*** DATASET ENTRIES ***

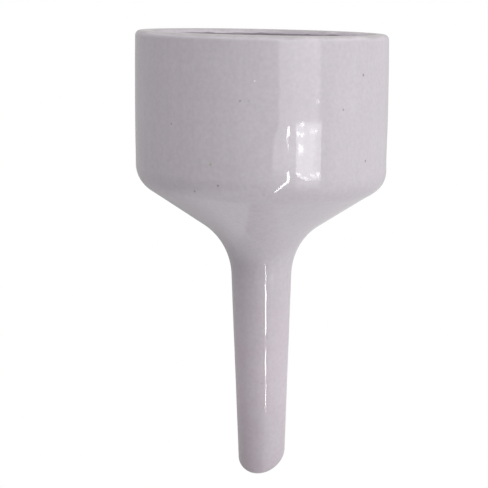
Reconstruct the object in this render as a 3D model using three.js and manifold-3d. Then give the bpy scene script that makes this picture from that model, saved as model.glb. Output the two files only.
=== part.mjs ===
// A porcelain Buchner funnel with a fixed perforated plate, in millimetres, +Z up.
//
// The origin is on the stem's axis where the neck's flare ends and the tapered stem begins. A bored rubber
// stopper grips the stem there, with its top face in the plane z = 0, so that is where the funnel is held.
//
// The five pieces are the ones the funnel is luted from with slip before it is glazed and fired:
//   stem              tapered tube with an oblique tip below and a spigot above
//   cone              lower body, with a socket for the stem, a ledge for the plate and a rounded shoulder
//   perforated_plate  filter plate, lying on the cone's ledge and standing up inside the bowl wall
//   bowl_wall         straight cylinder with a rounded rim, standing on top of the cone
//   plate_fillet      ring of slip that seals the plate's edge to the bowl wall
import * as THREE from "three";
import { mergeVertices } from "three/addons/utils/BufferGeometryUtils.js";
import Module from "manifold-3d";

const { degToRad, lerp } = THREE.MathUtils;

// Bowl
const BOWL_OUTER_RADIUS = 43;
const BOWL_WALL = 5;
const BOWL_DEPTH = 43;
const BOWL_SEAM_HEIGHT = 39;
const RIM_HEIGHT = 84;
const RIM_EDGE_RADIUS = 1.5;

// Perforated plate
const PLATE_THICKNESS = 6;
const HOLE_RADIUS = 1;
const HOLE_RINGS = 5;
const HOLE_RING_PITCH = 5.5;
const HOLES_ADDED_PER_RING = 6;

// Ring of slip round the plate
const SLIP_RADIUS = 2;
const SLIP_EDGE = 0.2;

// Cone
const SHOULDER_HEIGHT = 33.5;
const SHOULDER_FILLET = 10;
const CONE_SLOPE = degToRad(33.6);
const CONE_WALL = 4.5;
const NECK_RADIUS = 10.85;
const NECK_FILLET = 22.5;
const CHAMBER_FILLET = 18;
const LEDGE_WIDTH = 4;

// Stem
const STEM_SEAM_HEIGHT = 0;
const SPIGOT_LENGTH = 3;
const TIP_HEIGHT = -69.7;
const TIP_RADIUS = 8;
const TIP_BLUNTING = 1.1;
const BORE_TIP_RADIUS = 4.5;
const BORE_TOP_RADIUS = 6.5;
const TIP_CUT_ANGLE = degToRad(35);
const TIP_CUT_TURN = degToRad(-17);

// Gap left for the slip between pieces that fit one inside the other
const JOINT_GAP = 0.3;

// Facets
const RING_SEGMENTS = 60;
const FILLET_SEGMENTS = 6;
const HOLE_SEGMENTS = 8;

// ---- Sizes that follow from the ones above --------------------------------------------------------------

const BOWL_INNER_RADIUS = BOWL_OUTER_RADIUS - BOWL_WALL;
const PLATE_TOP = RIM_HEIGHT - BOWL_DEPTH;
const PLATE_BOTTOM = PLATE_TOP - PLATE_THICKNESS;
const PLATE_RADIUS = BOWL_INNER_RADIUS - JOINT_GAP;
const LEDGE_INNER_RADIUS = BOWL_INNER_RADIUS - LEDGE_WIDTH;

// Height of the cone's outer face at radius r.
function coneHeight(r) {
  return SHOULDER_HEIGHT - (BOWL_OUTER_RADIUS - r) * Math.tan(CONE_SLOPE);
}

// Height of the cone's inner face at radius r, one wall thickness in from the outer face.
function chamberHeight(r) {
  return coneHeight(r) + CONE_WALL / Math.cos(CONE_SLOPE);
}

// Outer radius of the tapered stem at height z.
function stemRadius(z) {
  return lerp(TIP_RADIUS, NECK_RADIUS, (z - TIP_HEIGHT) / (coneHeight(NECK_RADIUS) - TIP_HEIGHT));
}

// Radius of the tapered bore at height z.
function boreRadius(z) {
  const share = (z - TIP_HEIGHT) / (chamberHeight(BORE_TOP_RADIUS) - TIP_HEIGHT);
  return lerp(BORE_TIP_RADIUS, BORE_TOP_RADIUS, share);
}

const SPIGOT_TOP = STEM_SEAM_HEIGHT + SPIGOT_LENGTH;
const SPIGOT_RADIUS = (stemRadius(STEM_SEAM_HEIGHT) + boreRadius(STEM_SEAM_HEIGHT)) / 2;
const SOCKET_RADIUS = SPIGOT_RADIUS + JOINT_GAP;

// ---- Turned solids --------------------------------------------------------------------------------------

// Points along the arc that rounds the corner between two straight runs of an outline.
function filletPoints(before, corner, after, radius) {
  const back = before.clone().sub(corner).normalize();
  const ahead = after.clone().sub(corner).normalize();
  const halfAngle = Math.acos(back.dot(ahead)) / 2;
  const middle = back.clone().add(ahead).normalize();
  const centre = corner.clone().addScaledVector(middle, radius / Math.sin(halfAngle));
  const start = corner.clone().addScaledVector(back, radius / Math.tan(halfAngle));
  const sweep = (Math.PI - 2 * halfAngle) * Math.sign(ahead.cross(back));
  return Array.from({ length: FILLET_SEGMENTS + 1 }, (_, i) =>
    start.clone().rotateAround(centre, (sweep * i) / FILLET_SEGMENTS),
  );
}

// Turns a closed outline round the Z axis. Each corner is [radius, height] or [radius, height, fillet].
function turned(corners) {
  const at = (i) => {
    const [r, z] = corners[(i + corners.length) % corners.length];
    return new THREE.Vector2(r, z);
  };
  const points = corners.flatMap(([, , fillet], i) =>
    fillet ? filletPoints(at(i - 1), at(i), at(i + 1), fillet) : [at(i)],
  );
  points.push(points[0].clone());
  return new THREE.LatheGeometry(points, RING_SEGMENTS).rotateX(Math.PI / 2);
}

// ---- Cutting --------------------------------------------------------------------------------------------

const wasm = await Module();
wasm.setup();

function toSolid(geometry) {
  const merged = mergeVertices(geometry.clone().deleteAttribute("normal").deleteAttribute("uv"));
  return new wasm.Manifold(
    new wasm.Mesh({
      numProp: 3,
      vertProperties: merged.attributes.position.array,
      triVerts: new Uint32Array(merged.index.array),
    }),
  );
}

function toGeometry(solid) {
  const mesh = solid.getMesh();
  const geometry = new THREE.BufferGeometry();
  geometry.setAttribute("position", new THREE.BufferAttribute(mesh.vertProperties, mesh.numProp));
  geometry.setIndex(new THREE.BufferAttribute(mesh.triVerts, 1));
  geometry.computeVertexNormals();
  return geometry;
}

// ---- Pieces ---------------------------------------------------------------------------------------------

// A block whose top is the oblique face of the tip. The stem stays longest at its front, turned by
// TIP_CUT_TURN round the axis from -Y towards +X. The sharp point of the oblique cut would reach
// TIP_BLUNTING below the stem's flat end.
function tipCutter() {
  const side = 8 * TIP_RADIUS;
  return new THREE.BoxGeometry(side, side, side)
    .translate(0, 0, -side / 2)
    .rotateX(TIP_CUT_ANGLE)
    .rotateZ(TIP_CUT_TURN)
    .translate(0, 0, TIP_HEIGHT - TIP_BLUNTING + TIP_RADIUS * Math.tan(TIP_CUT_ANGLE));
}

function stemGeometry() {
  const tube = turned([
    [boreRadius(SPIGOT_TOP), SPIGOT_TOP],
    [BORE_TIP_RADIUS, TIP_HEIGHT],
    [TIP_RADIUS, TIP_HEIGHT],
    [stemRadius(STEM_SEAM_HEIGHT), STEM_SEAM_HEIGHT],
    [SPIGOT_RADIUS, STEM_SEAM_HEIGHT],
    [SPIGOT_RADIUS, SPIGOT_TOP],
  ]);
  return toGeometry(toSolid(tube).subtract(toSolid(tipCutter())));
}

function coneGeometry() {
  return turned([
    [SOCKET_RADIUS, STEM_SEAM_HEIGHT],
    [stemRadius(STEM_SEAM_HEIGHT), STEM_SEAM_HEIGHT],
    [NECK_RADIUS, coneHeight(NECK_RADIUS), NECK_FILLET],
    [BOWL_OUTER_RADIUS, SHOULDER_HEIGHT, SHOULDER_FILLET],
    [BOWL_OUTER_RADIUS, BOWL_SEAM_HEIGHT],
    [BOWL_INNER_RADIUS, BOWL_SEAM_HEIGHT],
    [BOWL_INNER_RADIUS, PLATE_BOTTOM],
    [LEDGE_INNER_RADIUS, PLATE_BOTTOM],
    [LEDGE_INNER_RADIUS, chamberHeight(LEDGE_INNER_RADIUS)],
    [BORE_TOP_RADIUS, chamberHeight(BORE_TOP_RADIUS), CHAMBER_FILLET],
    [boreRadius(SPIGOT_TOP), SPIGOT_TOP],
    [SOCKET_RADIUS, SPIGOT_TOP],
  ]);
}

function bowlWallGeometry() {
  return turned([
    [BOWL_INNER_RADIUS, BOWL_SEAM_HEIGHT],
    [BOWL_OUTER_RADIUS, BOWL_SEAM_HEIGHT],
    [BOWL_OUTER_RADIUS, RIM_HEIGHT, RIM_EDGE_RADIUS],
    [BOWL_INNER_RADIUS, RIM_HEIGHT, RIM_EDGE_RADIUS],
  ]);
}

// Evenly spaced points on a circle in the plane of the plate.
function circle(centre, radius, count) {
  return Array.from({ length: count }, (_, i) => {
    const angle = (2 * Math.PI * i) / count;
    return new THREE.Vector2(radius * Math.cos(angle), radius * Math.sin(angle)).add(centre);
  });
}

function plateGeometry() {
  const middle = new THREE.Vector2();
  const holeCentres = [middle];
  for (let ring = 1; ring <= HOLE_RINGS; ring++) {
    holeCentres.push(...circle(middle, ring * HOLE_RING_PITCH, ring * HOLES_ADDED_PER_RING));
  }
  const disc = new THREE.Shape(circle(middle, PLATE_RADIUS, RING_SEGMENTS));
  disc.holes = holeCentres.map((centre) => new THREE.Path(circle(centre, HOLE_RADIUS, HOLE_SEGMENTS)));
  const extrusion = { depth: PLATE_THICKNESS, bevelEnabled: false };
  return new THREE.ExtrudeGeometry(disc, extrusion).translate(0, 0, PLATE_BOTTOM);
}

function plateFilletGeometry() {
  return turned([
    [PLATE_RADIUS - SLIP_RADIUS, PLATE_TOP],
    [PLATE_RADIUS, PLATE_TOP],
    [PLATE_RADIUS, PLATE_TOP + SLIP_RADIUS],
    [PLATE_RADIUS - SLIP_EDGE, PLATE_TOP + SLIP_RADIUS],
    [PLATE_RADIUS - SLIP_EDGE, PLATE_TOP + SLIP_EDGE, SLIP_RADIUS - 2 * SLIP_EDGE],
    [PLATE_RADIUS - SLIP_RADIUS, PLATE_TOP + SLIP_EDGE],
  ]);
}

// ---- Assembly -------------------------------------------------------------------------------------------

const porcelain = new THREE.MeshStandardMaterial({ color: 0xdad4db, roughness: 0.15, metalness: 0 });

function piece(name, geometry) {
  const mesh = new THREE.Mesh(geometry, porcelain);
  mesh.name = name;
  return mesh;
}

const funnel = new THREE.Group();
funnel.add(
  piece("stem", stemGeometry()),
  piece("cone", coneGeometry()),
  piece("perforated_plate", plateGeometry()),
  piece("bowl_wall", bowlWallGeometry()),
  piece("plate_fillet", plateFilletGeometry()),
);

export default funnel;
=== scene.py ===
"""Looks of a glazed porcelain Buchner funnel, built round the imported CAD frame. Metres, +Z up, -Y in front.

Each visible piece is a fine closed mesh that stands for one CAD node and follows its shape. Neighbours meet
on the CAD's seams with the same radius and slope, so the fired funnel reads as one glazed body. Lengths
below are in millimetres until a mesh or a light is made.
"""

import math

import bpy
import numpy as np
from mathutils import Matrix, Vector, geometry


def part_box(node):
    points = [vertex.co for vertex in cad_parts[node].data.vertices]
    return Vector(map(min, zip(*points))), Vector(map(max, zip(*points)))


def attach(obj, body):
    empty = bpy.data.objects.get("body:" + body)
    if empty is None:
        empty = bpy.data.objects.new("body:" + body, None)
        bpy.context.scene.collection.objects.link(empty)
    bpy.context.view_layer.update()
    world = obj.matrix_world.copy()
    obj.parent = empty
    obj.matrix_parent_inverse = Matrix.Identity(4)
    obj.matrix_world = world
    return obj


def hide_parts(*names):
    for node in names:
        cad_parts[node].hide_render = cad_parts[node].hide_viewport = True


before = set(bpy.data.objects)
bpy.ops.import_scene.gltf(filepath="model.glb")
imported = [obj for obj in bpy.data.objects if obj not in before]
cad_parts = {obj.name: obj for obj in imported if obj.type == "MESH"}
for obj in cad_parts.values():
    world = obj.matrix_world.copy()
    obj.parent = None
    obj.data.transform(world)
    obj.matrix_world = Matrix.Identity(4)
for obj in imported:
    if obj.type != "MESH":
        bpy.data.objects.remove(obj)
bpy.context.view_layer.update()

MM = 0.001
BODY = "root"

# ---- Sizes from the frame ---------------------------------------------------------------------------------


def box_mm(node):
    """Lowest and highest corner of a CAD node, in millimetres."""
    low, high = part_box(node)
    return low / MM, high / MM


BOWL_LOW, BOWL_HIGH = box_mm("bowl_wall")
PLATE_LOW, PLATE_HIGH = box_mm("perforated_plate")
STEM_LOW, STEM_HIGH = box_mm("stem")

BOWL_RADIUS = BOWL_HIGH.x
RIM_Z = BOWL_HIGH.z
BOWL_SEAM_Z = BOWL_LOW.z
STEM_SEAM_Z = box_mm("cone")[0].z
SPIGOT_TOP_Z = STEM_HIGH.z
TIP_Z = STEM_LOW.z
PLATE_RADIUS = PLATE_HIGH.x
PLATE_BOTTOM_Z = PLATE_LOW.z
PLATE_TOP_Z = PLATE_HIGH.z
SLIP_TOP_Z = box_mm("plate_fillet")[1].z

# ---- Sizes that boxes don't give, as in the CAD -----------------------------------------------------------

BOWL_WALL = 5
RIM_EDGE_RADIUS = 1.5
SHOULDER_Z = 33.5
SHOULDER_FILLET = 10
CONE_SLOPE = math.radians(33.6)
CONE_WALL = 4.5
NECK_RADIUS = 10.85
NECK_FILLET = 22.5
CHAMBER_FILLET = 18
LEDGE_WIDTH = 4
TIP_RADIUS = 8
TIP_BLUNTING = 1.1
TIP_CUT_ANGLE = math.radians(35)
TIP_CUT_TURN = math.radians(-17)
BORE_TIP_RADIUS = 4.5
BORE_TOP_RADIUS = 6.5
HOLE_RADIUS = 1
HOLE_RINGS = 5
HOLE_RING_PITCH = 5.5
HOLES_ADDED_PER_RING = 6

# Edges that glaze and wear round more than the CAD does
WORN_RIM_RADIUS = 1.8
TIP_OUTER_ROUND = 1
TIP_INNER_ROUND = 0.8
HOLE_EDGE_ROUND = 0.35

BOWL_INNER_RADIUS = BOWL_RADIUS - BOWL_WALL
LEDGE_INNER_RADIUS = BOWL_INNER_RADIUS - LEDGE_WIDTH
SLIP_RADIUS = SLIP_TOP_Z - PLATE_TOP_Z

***
*** DATASET ENTRIES ***

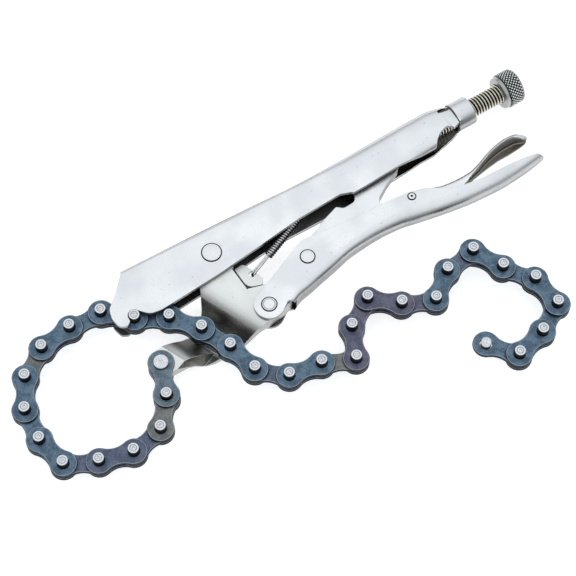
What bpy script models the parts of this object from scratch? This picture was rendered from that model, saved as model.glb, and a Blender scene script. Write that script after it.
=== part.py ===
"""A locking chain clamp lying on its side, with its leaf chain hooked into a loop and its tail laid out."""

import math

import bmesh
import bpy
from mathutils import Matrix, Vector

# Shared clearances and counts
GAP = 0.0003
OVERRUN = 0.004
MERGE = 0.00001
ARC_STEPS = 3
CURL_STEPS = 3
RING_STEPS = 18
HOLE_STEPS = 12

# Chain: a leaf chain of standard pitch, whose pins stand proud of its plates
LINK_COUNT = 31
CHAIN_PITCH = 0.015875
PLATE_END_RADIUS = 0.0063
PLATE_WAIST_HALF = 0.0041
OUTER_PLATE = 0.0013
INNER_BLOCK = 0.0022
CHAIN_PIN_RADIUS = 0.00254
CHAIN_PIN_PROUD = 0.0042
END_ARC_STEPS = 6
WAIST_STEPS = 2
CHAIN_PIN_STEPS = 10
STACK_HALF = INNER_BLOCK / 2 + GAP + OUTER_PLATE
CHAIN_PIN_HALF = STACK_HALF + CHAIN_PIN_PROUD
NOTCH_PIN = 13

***
*** DATASET ENTRIES ***

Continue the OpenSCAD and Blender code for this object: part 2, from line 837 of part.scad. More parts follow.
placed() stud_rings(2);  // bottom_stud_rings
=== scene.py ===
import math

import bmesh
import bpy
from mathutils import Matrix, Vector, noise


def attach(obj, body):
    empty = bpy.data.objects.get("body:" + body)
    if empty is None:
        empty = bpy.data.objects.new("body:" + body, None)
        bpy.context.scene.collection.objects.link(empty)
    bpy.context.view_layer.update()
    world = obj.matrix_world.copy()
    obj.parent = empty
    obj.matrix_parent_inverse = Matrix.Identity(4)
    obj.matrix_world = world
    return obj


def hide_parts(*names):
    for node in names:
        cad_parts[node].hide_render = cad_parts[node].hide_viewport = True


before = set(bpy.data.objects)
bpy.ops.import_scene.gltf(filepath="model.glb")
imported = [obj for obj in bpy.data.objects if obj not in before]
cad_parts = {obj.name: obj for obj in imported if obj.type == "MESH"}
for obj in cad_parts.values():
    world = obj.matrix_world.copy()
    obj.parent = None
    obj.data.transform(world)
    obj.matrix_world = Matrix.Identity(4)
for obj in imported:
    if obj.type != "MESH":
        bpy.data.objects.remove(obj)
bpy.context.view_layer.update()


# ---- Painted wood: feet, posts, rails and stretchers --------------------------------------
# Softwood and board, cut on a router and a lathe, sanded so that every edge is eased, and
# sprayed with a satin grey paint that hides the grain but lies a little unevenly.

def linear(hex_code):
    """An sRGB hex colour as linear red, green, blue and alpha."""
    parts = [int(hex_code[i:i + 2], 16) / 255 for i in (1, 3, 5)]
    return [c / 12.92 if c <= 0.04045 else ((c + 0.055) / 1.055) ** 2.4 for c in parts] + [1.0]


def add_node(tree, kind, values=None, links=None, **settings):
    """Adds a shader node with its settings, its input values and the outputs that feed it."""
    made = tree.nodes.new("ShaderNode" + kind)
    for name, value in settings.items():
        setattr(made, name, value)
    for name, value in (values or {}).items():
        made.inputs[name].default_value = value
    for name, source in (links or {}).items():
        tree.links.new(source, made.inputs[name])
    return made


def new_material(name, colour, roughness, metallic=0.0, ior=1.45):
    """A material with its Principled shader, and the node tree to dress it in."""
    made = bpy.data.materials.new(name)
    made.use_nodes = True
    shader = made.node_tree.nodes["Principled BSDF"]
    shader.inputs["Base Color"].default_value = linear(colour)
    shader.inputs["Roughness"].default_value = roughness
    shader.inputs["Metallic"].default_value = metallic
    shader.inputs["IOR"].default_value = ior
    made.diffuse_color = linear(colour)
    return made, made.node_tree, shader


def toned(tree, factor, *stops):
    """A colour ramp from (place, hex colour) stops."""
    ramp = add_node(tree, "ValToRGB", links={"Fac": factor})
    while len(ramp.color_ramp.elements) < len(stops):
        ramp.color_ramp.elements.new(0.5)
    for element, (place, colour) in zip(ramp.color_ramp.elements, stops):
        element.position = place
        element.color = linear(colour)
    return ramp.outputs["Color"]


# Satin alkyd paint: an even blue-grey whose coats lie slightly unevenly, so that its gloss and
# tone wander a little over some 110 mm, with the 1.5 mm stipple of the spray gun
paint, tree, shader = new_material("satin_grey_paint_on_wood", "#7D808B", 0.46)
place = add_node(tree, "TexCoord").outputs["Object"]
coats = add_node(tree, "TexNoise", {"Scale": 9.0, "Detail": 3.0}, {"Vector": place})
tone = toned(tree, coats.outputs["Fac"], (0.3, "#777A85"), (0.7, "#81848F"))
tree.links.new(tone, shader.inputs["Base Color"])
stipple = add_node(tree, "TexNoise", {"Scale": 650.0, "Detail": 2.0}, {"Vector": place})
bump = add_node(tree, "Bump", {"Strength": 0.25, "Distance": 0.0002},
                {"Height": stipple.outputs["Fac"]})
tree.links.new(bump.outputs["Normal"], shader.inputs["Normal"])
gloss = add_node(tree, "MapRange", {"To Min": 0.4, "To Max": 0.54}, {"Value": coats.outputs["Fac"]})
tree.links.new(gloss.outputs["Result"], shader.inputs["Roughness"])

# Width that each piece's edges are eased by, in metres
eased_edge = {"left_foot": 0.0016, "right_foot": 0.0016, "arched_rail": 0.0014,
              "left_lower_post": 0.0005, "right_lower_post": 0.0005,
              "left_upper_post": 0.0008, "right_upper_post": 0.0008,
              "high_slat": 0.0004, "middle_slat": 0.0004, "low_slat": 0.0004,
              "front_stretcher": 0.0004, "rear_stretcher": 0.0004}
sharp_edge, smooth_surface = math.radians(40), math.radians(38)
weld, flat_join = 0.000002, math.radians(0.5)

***

Start at the line with "const porcelain = new" and stop after the line with "-Y in front.". Repeat exactly the lines in that range.

▶ **FINISHED EXERCISE**:
const porcelain = new THREE.MeshStandardMaterial({ color: 0xdad4db, roughness: 0.15, metalness: 0 });

function piece(name, geometry) {
  const mesh = new THREE.Mesh(geometry, porcelain);
  mesh.name = name;
  return mesh;
}

const funnel = new THREE.Group();
funnel.add(
  piece("stem", stemGeometry()),
  piece("cone", coneGeometry()),
  piece("perforated_plate", plateGeometry()),
  piece("bowl_wall", bowlWallGeometry()),
  piece("plate_fillet", plateFilletGeometry()),
);

export default funnel;
=== scene.py ===
"""Looks of a glazed porcelain Buchner funnel, built round the imported CAD frame. Metres, +Z up, -Y in front.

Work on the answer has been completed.